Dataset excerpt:
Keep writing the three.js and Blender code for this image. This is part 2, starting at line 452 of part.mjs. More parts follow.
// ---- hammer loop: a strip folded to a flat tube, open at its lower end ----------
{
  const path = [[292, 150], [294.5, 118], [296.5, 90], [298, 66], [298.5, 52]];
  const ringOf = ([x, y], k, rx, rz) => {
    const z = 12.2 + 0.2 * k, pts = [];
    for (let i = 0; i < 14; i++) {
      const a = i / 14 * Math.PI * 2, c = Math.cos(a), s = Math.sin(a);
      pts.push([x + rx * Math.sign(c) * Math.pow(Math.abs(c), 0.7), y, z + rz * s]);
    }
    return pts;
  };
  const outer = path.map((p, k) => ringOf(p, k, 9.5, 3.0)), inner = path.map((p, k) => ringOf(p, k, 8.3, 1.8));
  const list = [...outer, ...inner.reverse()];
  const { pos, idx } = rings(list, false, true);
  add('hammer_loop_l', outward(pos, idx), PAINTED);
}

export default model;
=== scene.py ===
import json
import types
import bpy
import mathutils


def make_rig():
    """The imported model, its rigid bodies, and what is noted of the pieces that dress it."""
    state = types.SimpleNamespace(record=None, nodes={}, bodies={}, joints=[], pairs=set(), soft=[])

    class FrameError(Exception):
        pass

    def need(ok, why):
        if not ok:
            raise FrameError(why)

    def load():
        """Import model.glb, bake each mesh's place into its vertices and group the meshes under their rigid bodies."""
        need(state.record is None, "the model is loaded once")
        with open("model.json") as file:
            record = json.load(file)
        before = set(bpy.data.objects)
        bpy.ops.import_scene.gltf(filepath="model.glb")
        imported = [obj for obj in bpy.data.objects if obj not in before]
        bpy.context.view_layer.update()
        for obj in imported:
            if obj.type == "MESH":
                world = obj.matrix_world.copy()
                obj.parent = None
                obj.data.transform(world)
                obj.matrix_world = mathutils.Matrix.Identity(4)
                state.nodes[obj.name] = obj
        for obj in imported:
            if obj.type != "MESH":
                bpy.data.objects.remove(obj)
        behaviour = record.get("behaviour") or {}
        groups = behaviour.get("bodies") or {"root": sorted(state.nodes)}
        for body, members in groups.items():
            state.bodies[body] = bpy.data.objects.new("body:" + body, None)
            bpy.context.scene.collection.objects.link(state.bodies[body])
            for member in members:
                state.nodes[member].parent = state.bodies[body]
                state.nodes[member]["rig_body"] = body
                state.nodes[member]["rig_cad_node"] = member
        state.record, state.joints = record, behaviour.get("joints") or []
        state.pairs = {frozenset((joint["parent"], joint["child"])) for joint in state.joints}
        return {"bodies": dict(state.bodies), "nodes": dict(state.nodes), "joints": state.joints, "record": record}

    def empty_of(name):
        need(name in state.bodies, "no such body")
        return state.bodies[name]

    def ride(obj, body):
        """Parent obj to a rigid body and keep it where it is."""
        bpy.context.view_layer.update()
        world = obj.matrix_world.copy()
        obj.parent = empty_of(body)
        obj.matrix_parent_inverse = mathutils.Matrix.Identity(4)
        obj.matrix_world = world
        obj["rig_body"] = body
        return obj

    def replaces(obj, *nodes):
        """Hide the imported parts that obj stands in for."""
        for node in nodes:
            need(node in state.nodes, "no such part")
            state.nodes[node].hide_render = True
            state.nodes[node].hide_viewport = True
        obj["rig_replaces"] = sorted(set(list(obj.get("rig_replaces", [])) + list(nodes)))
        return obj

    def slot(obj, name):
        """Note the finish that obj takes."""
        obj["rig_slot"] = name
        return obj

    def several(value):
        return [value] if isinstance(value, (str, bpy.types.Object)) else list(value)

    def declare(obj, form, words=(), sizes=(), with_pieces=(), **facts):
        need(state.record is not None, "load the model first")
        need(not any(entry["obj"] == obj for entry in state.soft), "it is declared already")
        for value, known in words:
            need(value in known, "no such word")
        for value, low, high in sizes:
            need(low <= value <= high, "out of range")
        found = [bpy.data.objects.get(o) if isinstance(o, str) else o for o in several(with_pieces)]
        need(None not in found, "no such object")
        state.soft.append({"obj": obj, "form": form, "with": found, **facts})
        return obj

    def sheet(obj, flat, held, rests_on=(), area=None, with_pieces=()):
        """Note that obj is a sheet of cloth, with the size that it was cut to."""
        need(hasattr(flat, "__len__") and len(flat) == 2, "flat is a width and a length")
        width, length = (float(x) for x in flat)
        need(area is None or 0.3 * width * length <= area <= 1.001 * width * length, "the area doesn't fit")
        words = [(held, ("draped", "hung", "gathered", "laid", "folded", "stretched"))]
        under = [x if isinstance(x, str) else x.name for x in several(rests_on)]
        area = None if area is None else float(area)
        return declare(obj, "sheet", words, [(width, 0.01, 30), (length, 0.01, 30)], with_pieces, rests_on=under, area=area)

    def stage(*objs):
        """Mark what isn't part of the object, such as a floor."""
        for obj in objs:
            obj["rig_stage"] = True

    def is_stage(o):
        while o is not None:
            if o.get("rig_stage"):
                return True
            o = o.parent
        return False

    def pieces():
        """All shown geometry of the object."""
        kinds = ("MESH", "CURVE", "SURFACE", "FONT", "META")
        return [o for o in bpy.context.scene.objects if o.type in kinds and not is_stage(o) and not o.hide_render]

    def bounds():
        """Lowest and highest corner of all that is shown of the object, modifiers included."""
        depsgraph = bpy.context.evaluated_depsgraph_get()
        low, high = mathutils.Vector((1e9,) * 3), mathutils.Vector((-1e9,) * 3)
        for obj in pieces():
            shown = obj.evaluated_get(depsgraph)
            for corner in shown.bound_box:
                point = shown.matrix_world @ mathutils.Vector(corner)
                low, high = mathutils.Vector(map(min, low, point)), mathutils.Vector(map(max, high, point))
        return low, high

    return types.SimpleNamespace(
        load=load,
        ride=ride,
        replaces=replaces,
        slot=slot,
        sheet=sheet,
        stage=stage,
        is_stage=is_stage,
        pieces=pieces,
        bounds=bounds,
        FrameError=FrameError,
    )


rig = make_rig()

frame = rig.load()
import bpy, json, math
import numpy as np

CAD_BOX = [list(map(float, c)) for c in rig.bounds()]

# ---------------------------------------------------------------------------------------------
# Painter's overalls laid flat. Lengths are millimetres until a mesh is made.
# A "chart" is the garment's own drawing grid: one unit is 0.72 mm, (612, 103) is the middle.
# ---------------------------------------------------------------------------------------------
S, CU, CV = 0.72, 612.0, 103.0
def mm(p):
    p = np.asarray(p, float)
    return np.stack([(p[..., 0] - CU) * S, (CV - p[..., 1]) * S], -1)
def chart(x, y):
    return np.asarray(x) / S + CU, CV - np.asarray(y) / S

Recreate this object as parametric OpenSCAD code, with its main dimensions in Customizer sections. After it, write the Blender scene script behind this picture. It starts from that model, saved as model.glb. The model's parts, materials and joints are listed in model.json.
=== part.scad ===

**INSTRUCTIONS FOR THE TASK**: Your task is to output the full set of records exactly as presented.

**RIGHT ANSWER**:
Keep writing the three.js and Blender code for this image. This is part 2, starting at line 452 of part.mjs. More parts follow.
// ---- hammer loop: a strip folded to a flat tube, open at its lower end ----------
{
  const path = [[292, 150], [294.5, 118], [296.5, 90], [298, 66], [298.5, 52]];
  const ringOf = ([x, y], k, rx, rz) => {
    const z = 12.2 + 0.2 * k, pts = [];
    for (let i = 0; i < 14; i++) {
      const a = i / 14 * Math.PI * 2, c = Math.cos(a), s = Math.sin(a);
      pts.push([x + rx * Math.sign(c) * Math.pow(Math.abs(c), 0.7), y, z + rz * s]);
    }
    return pts;
  };
  const outer = path.map((p, k) => ringOf(p, k, 9.5, 3.0)), inner = path.map((p, k) => ringOf(p, k, 8.3, 1.8));
  const list = [...outer, ...inner.reverse()];
  const { pos, idx } = rings(list, false, true);
  add('hammer_loop_l', outward(pos, idx), PAINTED);
}

export default model;
=== scene.py ===
import json
import types
import bpy
import mathutils


def make_rig():
    """The imported model, its rigid bodies, and what is noted of the pieces that dress it."""
    state = types.SimpleNamespace(record=None, nodes={}, bodies={}, joints=[], pairs=set(), soft=[])

    class FrameError(Exception):
        pass

    def need(ok, why):
        if not ok:
            raise FrameError(why)

    def load():
        """Import model.glb, bake each mesh's place into its vertices and group the meshes under their rigid bodies."""
        need(state.record is None, "the model is loaded once")
        with open("model.json") as file:
            record = json.load(file)
        before = set(bpy.data.objects)
        bpy.ops.import_scene.gltf(filepath="model.glb")
        imported = [obj for obj in bpy.data.objects if obj not in before]
        bpy.context.view_layer.update()
        for obj in imported:
            if obj.type == "MESH":
                world = obj.matrix_world.copy()
                obj.parent = None
                obj.data.transform(world)
                obj.matrix_world = mathutils.Matrix.Identity(4)
                state.nodes[obj.name] = obj
        for obj in imported:
            if obj.type != "MESH":
                bpy.data.objects.remove(obj)
        behaviour = record.get("behaviour") or {}
        groups = behaviour.get("bodies") or {"root": sorted(state.nodes)}
        for body, members in groups.items():
            state.bodies[body] = bpy.data.objects.new("body:" + body, None)
            bpy.context.scene.collection.objects.link(state.bodies[body])
            for member in members:
                state.nodes[member].parent = state.bodies[body]
                state.nodes[member]["rig_body"] = body
                state.nodes[member]["rig_cad_node"] = member
        state.record, state.joints = record, behaviour.get("joints") or []
        state.pairs = {frozenset((joint["parent"], joint["child"])) for joint in state.joints}
        return {"bodies": dict(state.bodies), "nodes": dict(state.nodes), "joints": state.joints, "record": record}

    def empty_of(name):
        need(name in state.bodies, "no such body")
        return state.bodies[name]

    def ride(obj, body):
        """Parent obj to a rigid body and keep it where it is."""
        bpy.context.view_layer.update()
        world = obj.matrix_world.copy()
        obj.parent = empty_of(body)
        obj.matrix_parent_inverse = mathutils.Matrix.Identity(4)
        obj.matrix_world = world
        obj["rig_body"] = body
        return obj

    def replaces(obj, *nodes):
        """Hide the imported parts that obj stands in for."""
        for node in nodes:
            need(node in state.nodes, "no such part")
            state.nodes[node].hide_render = True
            state.nodes[node].hide_viewport = True
        obj["rig_replaces"] = sorted(set(list(obj.get("rig_replaces", [])) + list(nodes)))
        return obj

    def slot(obj, name):
        """Note the finish that obj takes."""
        obj["rig_slot"] = name
        return obj

    def several(value):
        return [value] if isinstance(value, (str, bpy.types.Object)) else list(value)

    def declare(obj, form, words=(), sizes=(), with_pieces=(), **facts):
        need(state.record is not None, "load the model first")
        need(not any(entry["obj"] == obj for entry in state.soft), "it is declared already")
        for value, known in words:
            need(value in known, "no such word")
        for value, low, high in sizes:
            need(low <= value <= high, "out of range")
        found = [bpy.data.objects.get(o) if isinstance(o, str) else o for o in several(with_pieces)]
        need(None not in found, "no such object")
        state.soft.append({"obj": obj, "form": form, "with": found, **facts})
        return obj

    def sheet(obj, flat, held, rests_on=(), area=None, with_pieces=()):
        """Note that obj is a sheet of cloth, with the size that it was cut to."""
        need(hasattr(flat, "__len__") and len(flat) == 2, "flat is a width and a length")
        width, length = (float(x) for x in flat)
        need(area is None or 0.3 * width * length <= area <= 1.001 * width * length, "the area doesn't fit")
        words = [(held, ("draped", "hung", "gathered", "laid", "folded", "stretched"))]
        under = [x if isinstance(x, str) else x.name for x in several(rests_on)]
        area = None if area is None else float(area)
        return declare(obj, "sheet", words, [(width, 0.01, 30), (length, 0.01, 30)], with_pieces, rests_on=under, area=area)

    def stage(*objs):
        """Mark what isn't part of the object, such as a floor."""
        for obj in objs:
            obj["rig_stage"] = True

    def is_stage(o):
        while o is not None:
            if o.get("rig_stage"):
                return True
            o = o.parent
        return False

    def pieces():
        """All shown geometry of the object."""
        kinds = ("MESH", "CURVE", "SURFACE", "FONT", "META")
        return [o for o in bpy.context.scene.objects if o.type in kinds and not is_stage(o) and not o.hide_render]

    def bounds():
        """Lowest and highest corner of all that is shown of the object, modifiers included."""
        depsgraph = bpy.context.evaluated_depsgraph_get()
        low, high = mathutils.Vector((1e9,) * 3), mathutils.Vector((-1e9,) * 3)
        for obj in pieces():
            shown = obj.evaluated_get(depsgraph)
            for corner in shown.bound_box:
                point = shown.matrix_world @ mathutils.Vector(corner)
                low, high = mathutils.Vector(map(min, low, point)), mathutils.Vector(map(max, high, point))
        return low, high

    return types.SimpleNamespace(
        load=load,
        ride=ride,
        replaces=replaces,
        slot=slot,
        sheet=sheet,
        stage=stage,
        is_stage=is_stage,
        pieces=pieces,
        bounds=bounds,
        FrameError=FrameError,
    )


rig = make_rig()

frame = rig.load()
import bpy, json, math
import numpy as np

CAD_BOX = [list(map(float, c)) for c in rig.bounds()]

# ---------------------------------------------------------------------------------------------
# Painter's overalls laid flat. Lengths are millimetres until a mesh is made.
# A "chart" is the garment's own drawing grid: one unit is 0.72 mm, (612, 103) is the middle.
# ---------------------------------------------------------------------------------------------
S, CU, CV = 0.72, 612.0, 103.0
def mm(p):
    p = np.asarray(p, float)
    return np.stack([(p[..., 0] - CU) * S, (CV - p[..., 1]) * S], -1)
def chart(x, y):
    return np.asarray(x) / S + CU, CV - np.asarray(y) / S

Recreate this object as parametric OpenSCAD code, with its main dimensions in Customizer sections. After it, write the Blender scene script behind this picture. It starts from that model, saved as model.glb. The model's parts, materials and joints are listed in model.json.
=== part.scad ===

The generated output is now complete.